What is asked: Return the line containing "Write the three.js" and all lines after it exactly; stop at the end of the material.

Stored records:
========
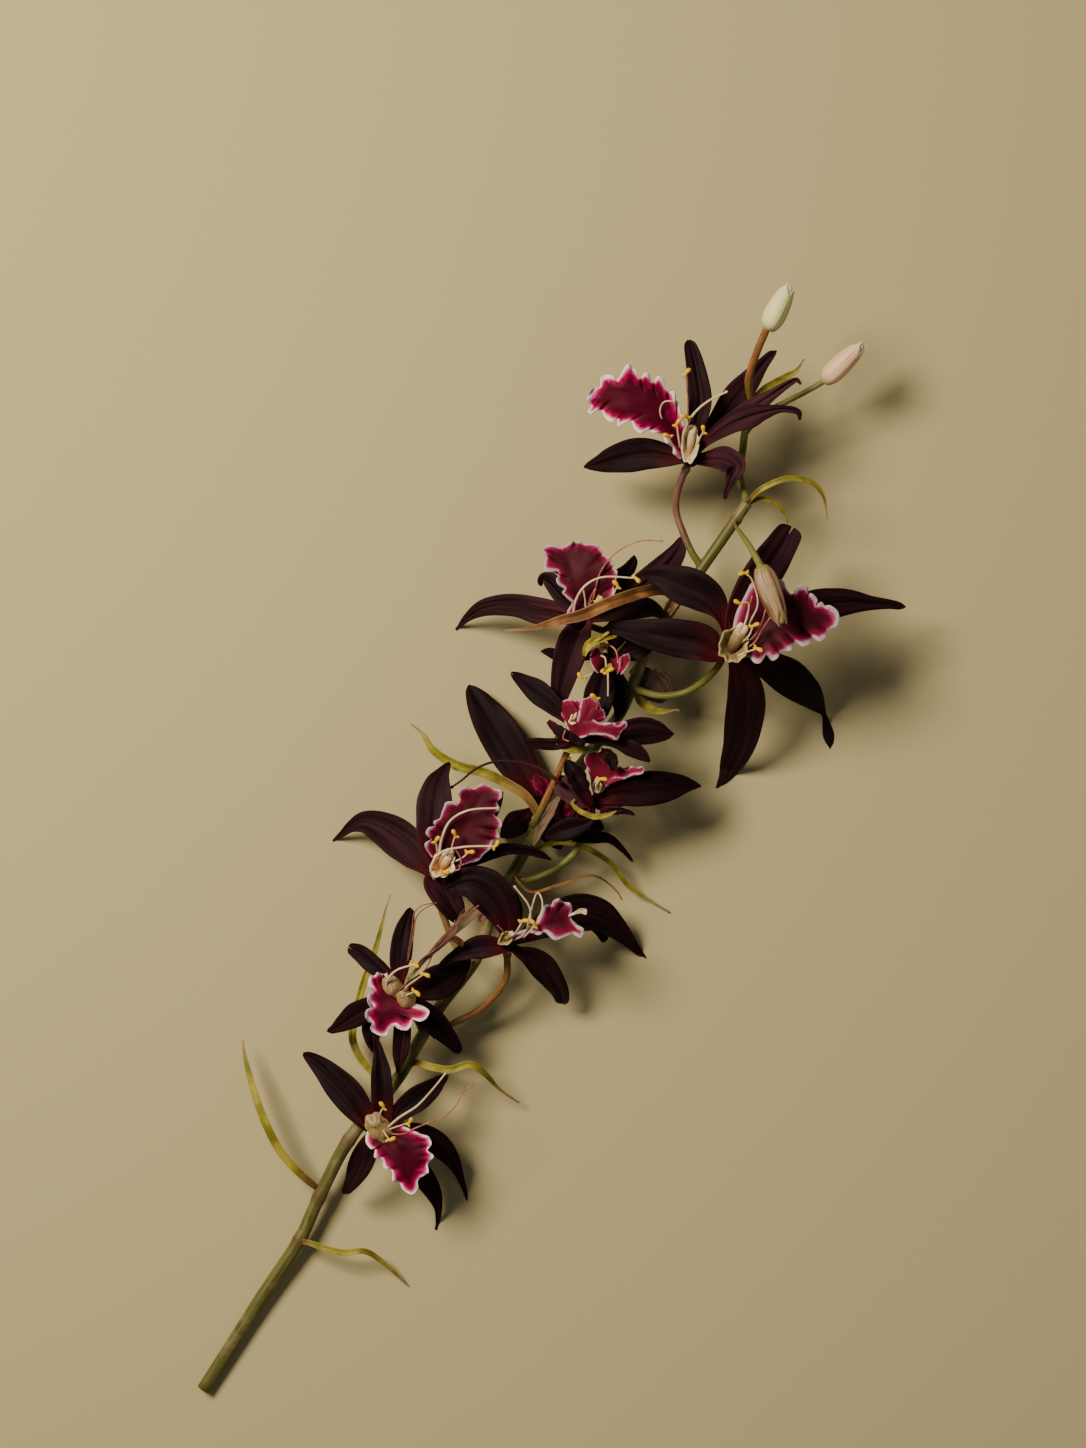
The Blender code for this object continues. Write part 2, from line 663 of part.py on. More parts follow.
def column_shapes(bloom):
    """The hood over the lip's base, and the filaments around it."""
    column = bloom.column
    heart = Vector(bloom.heart)
    ahead = compass(column.turn)
    foot = heart - ahead * column.length * 0.3 + Vector((0, 0, CORE_RADIUS * 0.9))
    line = (
        foot,
        foot + Vector((0, 0, column.radius * 2.2)),
        heart + ahead * column.length * 0.7 + Vector((0, 0, CORE_RADIUS + column.radius * 1.1)),
    )
    points = [bezier(*line, i / (len(HOOD_SHAPE) - 1)) for i in range(len(HOOD_SHAPE))]
    shapes = [tube("hood", points, [column.radius * share for share in HOOD_SHAPE], HOOD_SIDES)]
    for thread in bloom.threads:
        shapes += thread_shapes(bloom, thread)
    return shapes


def stalk_radii(count, radius):
    """Slender, then swelling into the ovary just under the bloom."""
    return [radius * (1 + STALK_SWELL * smooth((i / (count - 1) - 0.6) / 0.4)) for i in range(count)]


def stem_radius(place):
    """The stem's radius at a place in STEM: it thins upwards, and swells at each joint."""
    radius = STEM_RADIUS_FOOT + (STEM_RADIUS_TOP - STEM_RADIUS_FOOT) * place / (len(STEM) - 1)
    for joint in STEM_JOINTS:
        radius += NODE_SWELL * math.exp(-(((place - joint) / NODE_LENGTH) ** 2))
    return radius


def stem_tube(name, extra):
    found = evenly(STEM, STEP_ALONG_STEM)
    return tube(name, [p for _, p in found], [stem_radius(t) + extra for t, _ in found], STEM_SIDES)


def stalk_tube(name, path, radius, extra, sides=STALK_SIDES, swelling=True):
    found = [p for _, p in evenly(path, STEP_ALONG_STALK)]
    radii = stalk_radii(len(found), radius) if swelling else [radius] * len(found)
    if extra:
        found[-1] = found[-1] + (found[-1] - found[-2]).normalized() * extra
    return tube(name, found, [r + extra for r in radii], sides)


def make_stem(material):
    """The stem with every stalk that branches off it, as one body."""
    shapes = [stem_tube("stem", 0)]
    shapes.append(stalk_tube("branch", BUD_BRANCH, BRANCH_RADIUS, 0, swelling=False))
    for bloom in BLOOMS:
        shapes.append(stalk_tube("stalk", bloom.stalk, STALK_RADIUS, 0))
    for bud in BUDS:
        if bud.stalk:
            shapes.append(stalk_tube("stalk", bud.stalk, BUD_STALK_RADIUS, 0, swelling=False))
    return join("stem", shapes, material)


def raised(surface):
    """The surface a gap higher, for a cutter that leaves the gap on both sides of a blade."""
    return lambda u, v: surface(u, v) + Vector((0, 0, GAP))


def make_bloom(bloom, materials):
    heart = Vector(bloom.heart)
    petals = [ball("core", heart, CORE_RADIUS)]
    for petal in bloom.petals:
        petals.append(blade("petal", petal_surface(bloom, petal), PETAL_ROWS, PETAL_COLUMNS, PETAL_THICKNESS))
    body = join(bloom.name + "_petals", petals, materials["petal"])
    socket = stalk_tube("socket", bloom.stalk, STALK_RADIUS, GAP)
    cut(body, [socket])
    room = ball("room", heart, CORE_RADIUS + CORE_GAP)
    cutters = [room]
    if bloom.lip:
        surface = lip_surface(bloom, bloom.lip)
        lip = blade(bloom.name + "_lip", surface, LIP_ROWS, LIP_COLUMNS, LIP_THICKNESS, materials["lip"])
        cut(lip, [room])
        cutters.append(blade("clear", raised(surface), LIP_ROWS, LIP_COLUMNS, LIP_THICKNESS + 2 * GAP))
    if bloom.column:
        column = join(bloom.name + "_column", column_shapes(bloom), materials["column"])
        cut(column, cutters)
    for cutter in [*cutters, socket]:
        bpy.data.objects.remove(cutter)


def make_bud(bud, material):
    base, tip = Vector(bud.base), Vector(bud.tip)
    points = [base.lerp(tip, i / (len(BUD_SHAPE) - 1)) for i in range(len(BUD_SHAPE))]
    body = tube(bud.name, points, [bud.radius * share for share in BUD_SHAPE], BUD_SIDES, material)
    stalk = bud.stalk or BUD_BRANCH
    radius = BUD_STALK_RADIUS if bud.stalk else BRANCH_RADIUS
    socket = stalk_tube("socket", stalk, radius, GAP, swelling=False)
    cut(body, [socket])
    bpy.data.objects.remove(socket)


def make_bracts(material):
    clear = [stem_tube("clear", GAP), stalk_tube("clear", BUD_BRANCH, BRANCH_RADIUS, GAP, swelling=False)]
    clear += [stalk_tube("clear", bloom.stalk, STALK_RADIUS, GAP) for bloom in BLOOMS]
    for bract in BRACTS:
        body = blade(bract.name, bract_surface(bract), BRACT_ROWS, BRACT_COLUMNS, BRACT_THICKNESS, material)
        cut(body, clear)
    for cutter in clear:
        bpy.data.objects.remove(cutter)


def main():
    for obj in list(bpy.data.objects):
        bpy.data.objects.remove(obj)
    materials = {name: new_material(name, colour, 0.55) for name, colour in COLOURS.items()}
    make_stem(materials["stem"])
    for bloom in BLOOMS:
        make_bloom(bloom, materials)
    for bud in BUDS:
        make_bud(bud, materials["bud"])
    make_bracts(materials["bract"])
    for obj in bpy.context.scene.objects:
        obj.data.shade_smooth()
        obj.data.set_sharp_from_angle(angle=math.radians(50))


main()
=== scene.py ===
"""The looks of a cut spray of dark orchids, lying on a pale table and seen from straight above.

Every node of the frame is replaced by a finer piece of the same form: petals with veins and waved edges, lips
with a ruffled, pale rim, columns with their filaments, ribbed buds, bracts, and a jointed stem.
Lengths are in millimetres, and a piece's mesh is made in metres.
"""

import math
import random
from collections import namedtuple

import bmesh
import bpy
from mathutils import Matrix, Vector, kdtree, noise


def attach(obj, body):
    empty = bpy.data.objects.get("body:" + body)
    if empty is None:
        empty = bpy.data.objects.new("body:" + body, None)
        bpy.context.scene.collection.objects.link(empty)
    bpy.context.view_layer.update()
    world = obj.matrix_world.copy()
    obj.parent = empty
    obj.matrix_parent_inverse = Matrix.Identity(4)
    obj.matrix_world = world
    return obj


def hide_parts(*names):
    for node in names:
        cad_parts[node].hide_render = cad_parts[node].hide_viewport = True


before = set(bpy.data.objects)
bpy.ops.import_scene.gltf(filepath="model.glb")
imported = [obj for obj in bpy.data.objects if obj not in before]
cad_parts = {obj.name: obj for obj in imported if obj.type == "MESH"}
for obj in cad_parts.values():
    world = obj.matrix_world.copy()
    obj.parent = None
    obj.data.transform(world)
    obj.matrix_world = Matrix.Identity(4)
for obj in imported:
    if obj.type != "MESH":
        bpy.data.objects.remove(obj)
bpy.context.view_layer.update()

MM = 0.001
ORIGIN = Vector((1.7, -49.2, 0.0))
UP = Vector((0, 0, 1))

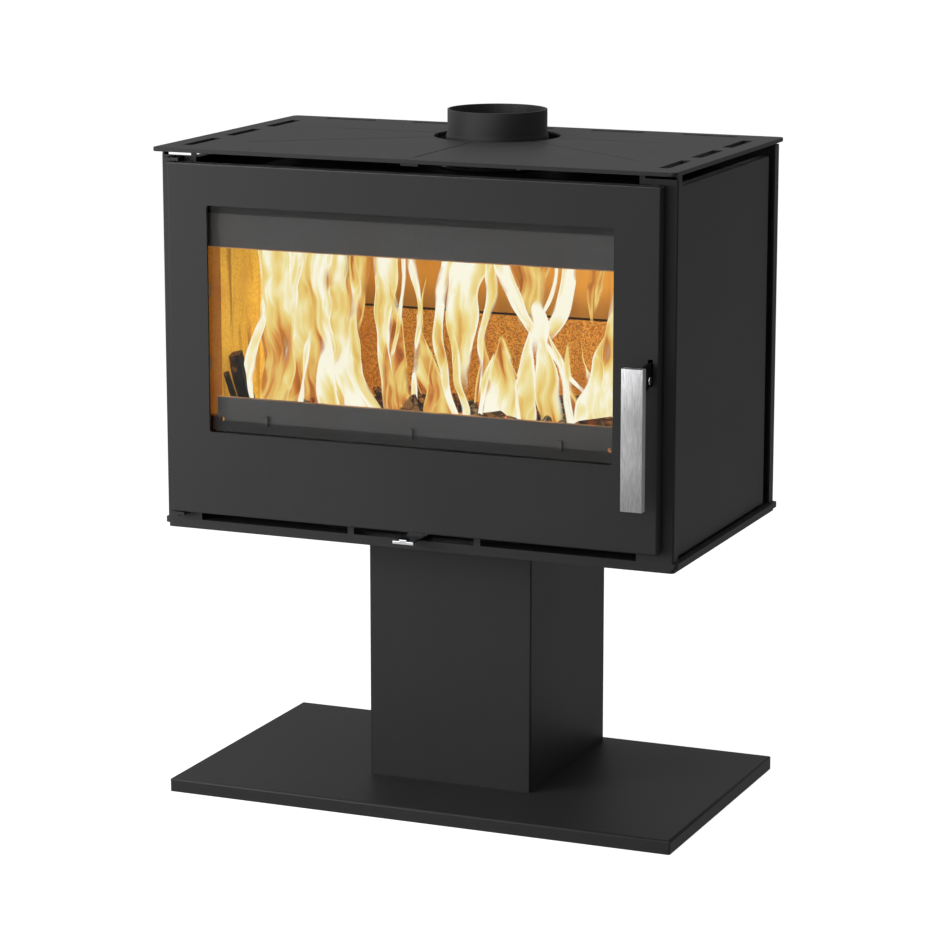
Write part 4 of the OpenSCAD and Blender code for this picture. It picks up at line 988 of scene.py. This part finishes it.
class STOVE_OT_embers(Operator):
    """Heaps the ash and glowing coals on the hearth"""

    bl_idname = "stove.embers"
    bl_label = "Embers"

    def execute(self, context):
        finish = ember_finish(context.scene.stove_fire)
        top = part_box("floor_bricks")[1].z
        # Half the bed's width and depth, how far it lies to the front, and its height
        bed_x, bed_y, ahead, heap = 285 * MM, 160 * MM, 20 * MM, 20 * MM
        bm = bmesh.new()
        bmesh.ops.create_grid(bm, x_segments=64, y_segments=36, size=1)
        for v in bm.verts:
            away = 1 - min(1, max(abs(v.co.x), abs(v.co.y))) ** 4
            place = Vector((v.co.x * bed_x, v.co.y * bed_y, 0))
            lumps = noise.noise(place * 38) * 0.5 + noise.noise(place * 90) * 0.35 + 0.75
            v.co = Vector((place.x, place.y - ahead, top + 0.5 * MM + heap * away * lumps))
        rim = [e for e in bm.edges if e.is_boundary]
        wall = bmesh.ops.extrude_edge_only(bm, edges=rim)["geom"]
        for v in (g for g in wall if isinstance(g, bmesh.types.BMVert)):
            v.co.z = top + 0.2 * MM
        bmesh.ops.holes_fill(bm, edges=[e for e in bm.edges if e.is_boundary])
        bmesh.ops.recalc_face_normals(bm, faces=bm.faces)
        piece("ash_bed", bm, [finish], "root")
        draw = random.Random(11)
        bm = bmesh.new()
        for number in range(90):
            size = draw.uniform(6, 15) * MM
            lump = bmesh.ops.create_icosphere(bm, subdivisions=2, radius=size)["verts"]
            for v in lump:
                v.co *= 1 + 0.35 * noise.noise(v.co / size * 1.3 + Vector((number * 3.1, 0, 0)))
            turn = Euler([draw.uniform(0, math.tau) for axis in range(3)]).to_matrix().to_4x4()
            shape = Matrix.Diagonal((1.3, 0.9, 0.75, 1))
            x = draw.uniform(-0.9, 0.9) * bed_x
            y = draw.uniform(-0.85, 0.8) * bed_y - ahead
            spot = Vector((x, y, top + 18 * MM))
            bmesh.ops.transform(bm, matrix=Matrix.Translation(spot) @ turn @ shape, verts=lump)
        piece("coals", bm, [finish], "root", smooth=False)
        return {"FINISHED"}


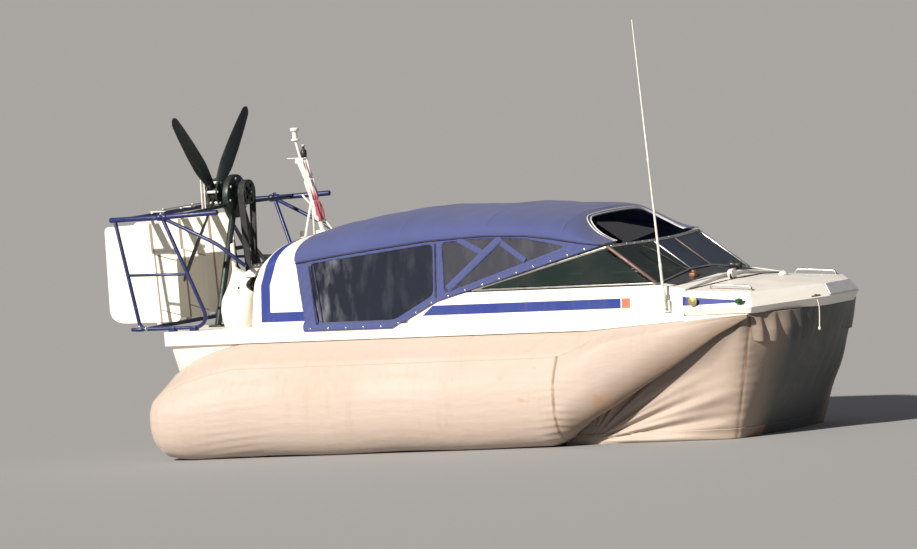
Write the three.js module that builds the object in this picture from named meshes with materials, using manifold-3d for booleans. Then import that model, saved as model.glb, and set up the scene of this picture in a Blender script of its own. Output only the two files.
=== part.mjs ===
========
Full response:
Write the three.js module that builds the object in this picture from named meshes with materials, using manifold-3d for booleans. Then import that model, saved as model.glb, and set up the scene of this picture in a Blender script of its own. Output only the two files.
=== part.mjs ===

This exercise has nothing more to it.